Dataset records
+++
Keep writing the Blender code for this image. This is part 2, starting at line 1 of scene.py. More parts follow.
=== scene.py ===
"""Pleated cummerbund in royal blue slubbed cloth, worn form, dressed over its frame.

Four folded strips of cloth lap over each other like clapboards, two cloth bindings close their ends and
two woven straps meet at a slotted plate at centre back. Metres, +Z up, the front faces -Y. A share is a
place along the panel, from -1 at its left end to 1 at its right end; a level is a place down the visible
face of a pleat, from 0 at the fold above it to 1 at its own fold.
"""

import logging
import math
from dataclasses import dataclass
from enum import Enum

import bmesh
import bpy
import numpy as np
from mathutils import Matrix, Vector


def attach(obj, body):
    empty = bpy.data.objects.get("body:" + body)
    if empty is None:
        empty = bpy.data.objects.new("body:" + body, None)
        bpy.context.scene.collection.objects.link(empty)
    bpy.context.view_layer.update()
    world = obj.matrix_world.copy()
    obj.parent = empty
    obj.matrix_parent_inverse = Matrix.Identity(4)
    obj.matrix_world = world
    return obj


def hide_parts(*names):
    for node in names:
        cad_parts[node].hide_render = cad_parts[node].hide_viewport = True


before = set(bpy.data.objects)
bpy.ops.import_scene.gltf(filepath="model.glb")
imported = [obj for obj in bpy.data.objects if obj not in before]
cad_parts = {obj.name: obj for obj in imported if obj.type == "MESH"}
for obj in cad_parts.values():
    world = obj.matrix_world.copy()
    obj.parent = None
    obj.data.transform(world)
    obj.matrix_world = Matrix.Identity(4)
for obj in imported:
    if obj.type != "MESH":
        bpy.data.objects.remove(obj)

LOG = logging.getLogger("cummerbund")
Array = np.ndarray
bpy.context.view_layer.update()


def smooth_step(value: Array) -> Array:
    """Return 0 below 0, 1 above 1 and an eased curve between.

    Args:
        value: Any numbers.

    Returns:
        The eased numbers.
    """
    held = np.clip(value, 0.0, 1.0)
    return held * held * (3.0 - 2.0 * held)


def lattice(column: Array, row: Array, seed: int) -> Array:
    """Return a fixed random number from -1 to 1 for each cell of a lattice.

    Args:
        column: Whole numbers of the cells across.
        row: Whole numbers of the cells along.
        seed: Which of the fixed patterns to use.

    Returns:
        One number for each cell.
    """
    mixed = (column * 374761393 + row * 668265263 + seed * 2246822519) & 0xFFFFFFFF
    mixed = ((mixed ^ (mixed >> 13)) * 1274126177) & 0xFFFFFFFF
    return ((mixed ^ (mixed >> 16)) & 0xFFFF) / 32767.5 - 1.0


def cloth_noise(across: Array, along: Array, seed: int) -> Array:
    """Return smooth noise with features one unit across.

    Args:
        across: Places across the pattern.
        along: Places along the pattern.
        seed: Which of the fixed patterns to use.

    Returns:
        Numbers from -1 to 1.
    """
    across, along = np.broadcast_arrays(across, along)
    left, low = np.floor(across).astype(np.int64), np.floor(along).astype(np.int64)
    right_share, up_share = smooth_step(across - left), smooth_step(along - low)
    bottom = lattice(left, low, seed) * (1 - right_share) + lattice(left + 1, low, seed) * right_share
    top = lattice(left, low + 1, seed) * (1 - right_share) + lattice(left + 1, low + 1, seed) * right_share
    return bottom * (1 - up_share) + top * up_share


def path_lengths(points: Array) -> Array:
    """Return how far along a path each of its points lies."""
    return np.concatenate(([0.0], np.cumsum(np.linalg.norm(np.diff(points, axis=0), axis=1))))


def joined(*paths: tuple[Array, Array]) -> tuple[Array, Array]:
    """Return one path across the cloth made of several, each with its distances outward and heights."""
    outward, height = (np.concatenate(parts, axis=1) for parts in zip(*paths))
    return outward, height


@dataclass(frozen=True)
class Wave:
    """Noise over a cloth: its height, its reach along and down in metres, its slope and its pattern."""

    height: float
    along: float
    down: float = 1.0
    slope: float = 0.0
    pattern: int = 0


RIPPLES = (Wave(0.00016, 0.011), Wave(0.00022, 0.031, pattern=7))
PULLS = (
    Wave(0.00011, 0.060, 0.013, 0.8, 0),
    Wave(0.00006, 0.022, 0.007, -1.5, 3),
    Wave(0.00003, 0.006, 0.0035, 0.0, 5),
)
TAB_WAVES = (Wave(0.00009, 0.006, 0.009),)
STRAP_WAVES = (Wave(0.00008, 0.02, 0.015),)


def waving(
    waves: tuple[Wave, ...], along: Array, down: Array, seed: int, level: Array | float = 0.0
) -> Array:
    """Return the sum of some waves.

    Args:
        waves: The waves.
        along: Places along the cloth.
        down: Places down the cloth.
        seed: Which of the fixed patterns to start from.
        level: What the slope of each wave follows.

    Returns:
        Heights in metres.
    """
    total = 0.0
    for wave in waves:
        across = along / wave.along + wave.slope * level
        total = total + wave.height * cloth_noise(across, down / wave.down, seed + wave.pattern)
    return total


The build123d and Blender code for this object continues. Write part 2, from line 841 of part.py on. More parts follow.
+++
**Required work:**
Write out every entry verbatim.

**Task result:**
Keep writing the Blender code for this image. This is part 2, starting at line 1 of scene.py. More parts follow.
=== scene.py ===
"""Pleated cummerbund in royal blue slubbed cloth, worn form, dressed over its frame.

Four folded strips of cloth lap over each other like clapboards, two cloth bindings close their ends and
two woven straps meet at a slotted plate at centre back. Metres, +Z up, the front faces -Y. A share is a
place along the panel, from -1 at its left end to 1 at its right end; a level is a place down the visible
face of a pleat, from 0 at the fold above it to 1 at its own fold.
"""

import logging
import math
from dataclasses import dataclass
from enum import Enum

import bmesh
import bpy
import numpy as np
from mathutils import Matrix, Vector


def attach(obj, body):
    empty = bpy.data.objects.get("body:" + body)
    if empty is None:
        empty = bpy.data.objects.new("body:" + body, None)
        bpy.context.scene.collection.objects.link(empty)
    bpy.context.view_layer.update()
    world = obj.matrix_world.copy()
    obj.parent = empty
    obj.matrix_parent_inverse = Matrix.Identity(4)
    obj.matrix_world = world
    return obj


def hide_parts(*names):
    for node in names:
        cad_parts[node].hide_render = cad_parts[node].hide_viewport = True


before = set(bpy.data.objects)
bpy.ops.import_scene.gltf(filepath="model.glb")
imported = [obj for obj in bpy.data.objects if obj not in before]
cad_parts = {obj.name: obj for obj in imported if obj.type == "MESH"}
for obj in cad_parts.values():
    world = obj.matrix_world.copy()
    obj.parent = None
    obj.data.transform(world)
    obj.matrix_world = Matrix.Identity(4)
for obj in imported:
    if obj.type != "MESH":
        bpy.data.objects.remove(obj)

LOG = logging.getLogger("cummerbund")
Array = np.ndarray
bpy.context.view_layer.update()


def smooth_step(value: Array) -> Array:
    """Return 0 below 0, 1 above 1 and an eased curve between.

    Args:
        value: Any numbers.

    Returns:
        The eased numbers.
    """
    held = np.clip(value, 0.0, 1.0)
    return held * held * (3.0 - 2.0 * held)


def lattice(column: Array, row: Array, seed: int) -> Array:
    """Return a fixed random number from -1 to 1 for each cell of a lattice.

    Args:
        column: Whole numbers of the cells across.
        row: Whole numbers of the cells along.
        seed: Which of the fixed patterns to use.

    Returns:
        One number for each cell.
    """
    mixed = (column * 374761393 + row * 668265263 + seed * 2246822519) & 0xFFFFFFFF
    mixed = ((mixed ^ (mixed >> 13)) * 1274126177) & 0xFFFFFFFF
    return ((mixed ^ (mixed >> 16)) & 0xFFFF) / 32767.5 - 1.0


def cloth_noise(across: Array, along: Array, seed: int) -> Array:
    """Return smooth noise with features one unit across.

    Args:
        across: Places across the pattern.
        along: Places along the pattern.
        seed: Which of the fixed patterns to use.

    Returns:
        Numbers from -1 to 1.
    """
    across, along = np.broadcast_arrays(across, along)
    left, low = np.floor(across).astype(np.int64), np.floor(along).astype(np.int64)
    right_share, up_share = smooth_step(across - left), smooth_step(along - low)
    bottom = lattice(left, low, seed) * (1 - right_share) + lattice(left + 1, low, seed) * right_share
    top = lattice(left, low + 1, seed) * (1 - right_share) + lattice(left + 1, low + 1, seed) * right_share
    return bottom * (1 - up_share) + top * up_share


def path_lengths(points: Array) -> Array:
    """Return how far along a path each of its points lies."""
    return np.concatenate(([0.0], np.cumsum(np.linalg.norm(np.diff(points, axis=0), axis=1))))


def joined(*paths: tuple[Array, Array]) -> tuple[Array, Array]:
    """Return one path across the cloth made of several, each with its distances outward and heights."""
    outward, height = (np.concatenate(parts, axis=1) for parts in zip(*paths))
    return outward, height


@dataclass(frozen=True)
class Wave:
    """Noise over a cloth: its height, its reach along and down in metres, its slope and its pattern."""

    height: float
    along: float
    down: float = 1.0
    slope: float = 0.0
    pattern: int = 0


RIPPLES = (Wave(0.00016, 0.011), Wave(0.00022, 0.031, pattern=7))
PULLS = (
    Wave(0.00011, 0.060, 0.013, 0.8, 0),
    Wave(0.00006, 0.022, 0.007, -1.5, 3),
    Wave(0.00003, 0.006, 0.0035, 0.0, 5),
)
TAB_WAVES = (Wave(0.00009, 0.006, 0.009),)
STRAP_WAVES = (Wave(0.00008, 0.02, 0.015),)


def waving(
    waves: tuple[Wave, ...], along: Array, down: Array, seed: int, level: Array | float = 0.0
) -> Array:
    """Return the sum of some waves.

    Args:
        waves: The waves.
        along: Places along the cloth.
        down: Places down the cloth.
        seed: Which of the fixed patterns to start from.
        level: What the slope of each wave follows.

    Returns:
        Heights in metres.
    """
    total = 0.0
    for wave in waves:
        across = along / wave.along + wave.slope * level
        total = total + wave.height * cloth_noise(across, down / wave.down, seed + wave.pattern)
    return total


The build123d and Blender code for this object continues. Write part 2, from line 841 of part.py on. More parts follow.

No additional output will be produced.